Lui – l’ergastolano – è Massimo Bossetti, condannato per la brutale uccisione della piccola Yara in quel di Brembate in Lombardia. E’ colui che ha dato corpo a quel fantasma inizialmente chiamato “ignoto uno” comparso sulla scena del crimine attraverso una traccia di DNA rinvenuta sugli slip della povera bambina.

Un fantasma – ignoto uno – che ha preso le sembianze del Bossetti dopo una verifica di massa sul patrimonio genetico della popolazione maschile della zona di Brembate e dei paraggi.

Un problema di difesa: – Se ben ricordiamo si partitì da una piccola traccia di DNA, per cercare nella moltitudine (circa 22mila soggetti) secondo la logica: nessun sospettato tutti sospettati. Quindi, pesca a strascico nella speranza di trovare una corrispondenza genetica che appunto fu trovata.

E’ “la foresta che nasconde l’albero” per dirla con William Shakespeare: e l’albero, in questo caso, è appunto Massimo Bossetti.

Ma c’è una particolarità che riguarda il diritto di difendersi, sancito dalla nostra costituzione e nei trattati universali. L’esame del campione venne fatto a carico dell’ “ignoto uno” – cioè del signor nessuno – che non avendo (all’epoca) una identità non poté partecipare – come prescrive il codice – all’esame di laboratorio, magari con i propri esperti. Da quell’esame, senza garanzie di difesa il coinvolgimento della persona del Bossetti. Finalmente gli inquirenti avevano un indiziato e anche la prova scientifica per inchiodarlo alle sue responsabilità.
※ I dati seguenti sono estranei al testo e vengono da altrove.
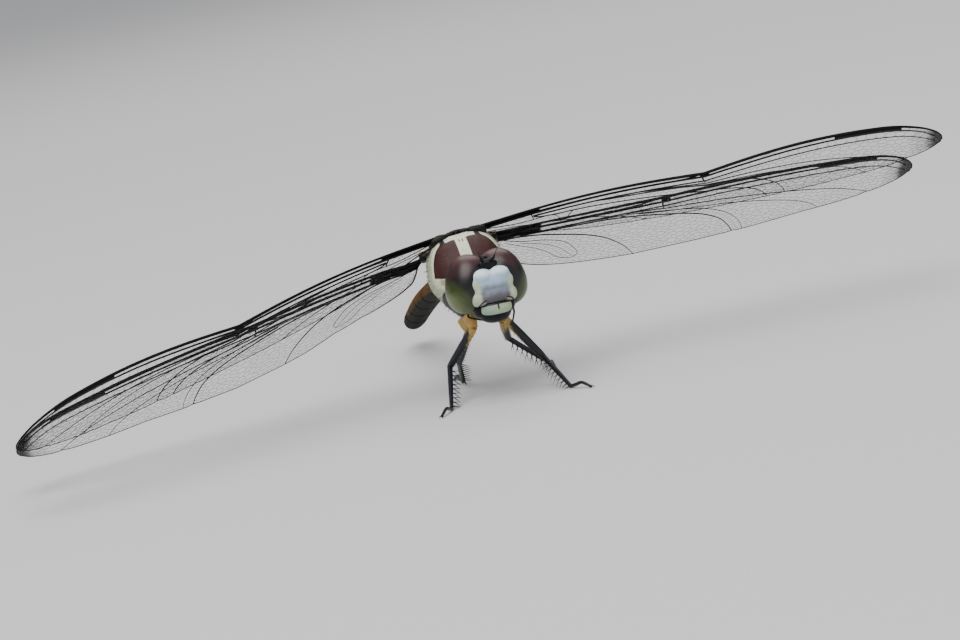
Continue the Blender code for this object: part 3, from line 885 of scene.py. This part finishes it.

La prova scientifica – Il punto chiave è intendersi sul termine “scientifico”. Cioè, è il metodo, a dover essere scientifico oppure il risultato? Il DNA è una scoperta della scienza, ma la comparazione è una questione di metodo che a sua volta deve basarsi su criteri scientifici. E’ la differenza tracciata dai pensatori tra la scienza e la tecno-scienza. Il metodo scientifico – fondato da Gallileo Gallilei – è la modalità con cui la scienza procede per raggiungere una conoscenza della realtà affidabile e verificabile. Addentrarsi in questo discorso sarebbe poco utile ai nostri fini. Ma ci sono due termini – “affidabile” e “verificabile” – che condizionano ogni ragionamento sulla validità di una prova penale. “Verificabile” significa che è scientificamente provato ciò che, ripetuto, fornisce sempre lo stesso risultato. Fa prova, quindi, ciò che resiste all’esame della controprova. Ora, nel caso Bossetti è il risultato che è scientifico, ma in quanto al metodo occorrerebbe valutare la possibilità della controprova.

La difesa di “Ignoto Uno” – Nessuna identità, nessuna difesa. Quindi nel laboratorio d’analisi erano presenti solo gli accusatori (se escludiamo che tutti, a prescindere, sono o dovrebbero essere al servizio della verità). Ed è da quel laboratorio che è uscita la prova che prima ha permesso di identificare, poi di incastrare Bossetti. I suoi legali hanno contestato il risultato e Bossetti ha più volte richiesto che l’analisi fosse ripetuta, questa volta con la partecipazione dei tecnici della difesa. In sostanza la difesa chiedeva l’esame di 98 reperti, fra cui le provette con 54 campioni di Dna estratti da slip e leggings di Yara, indumenti, biancheria, scarpe che la vittima indossava il 26 novembre 2010, nell’ultima serata della sua brevissima vita. Ma i reperti, sotto sequestro, erano stati nel frattempo confiscati. Un tecnicismo che dice poco, se non fosse che – secondo la difesa – i campioni erano stati conservati male o peggio – a seguito del nuovo provvedimento – deteriorati nel trasferimento dai frigoriferi dell’Ospedale San Raffaele di Milano all’Ufficio Corpi di Reato del Tribunale di Bergamo. Così, sempre secondo gli avvocati, sarebbe stata interrotta la catena del freddo col pericolo del deterioramento del tampone.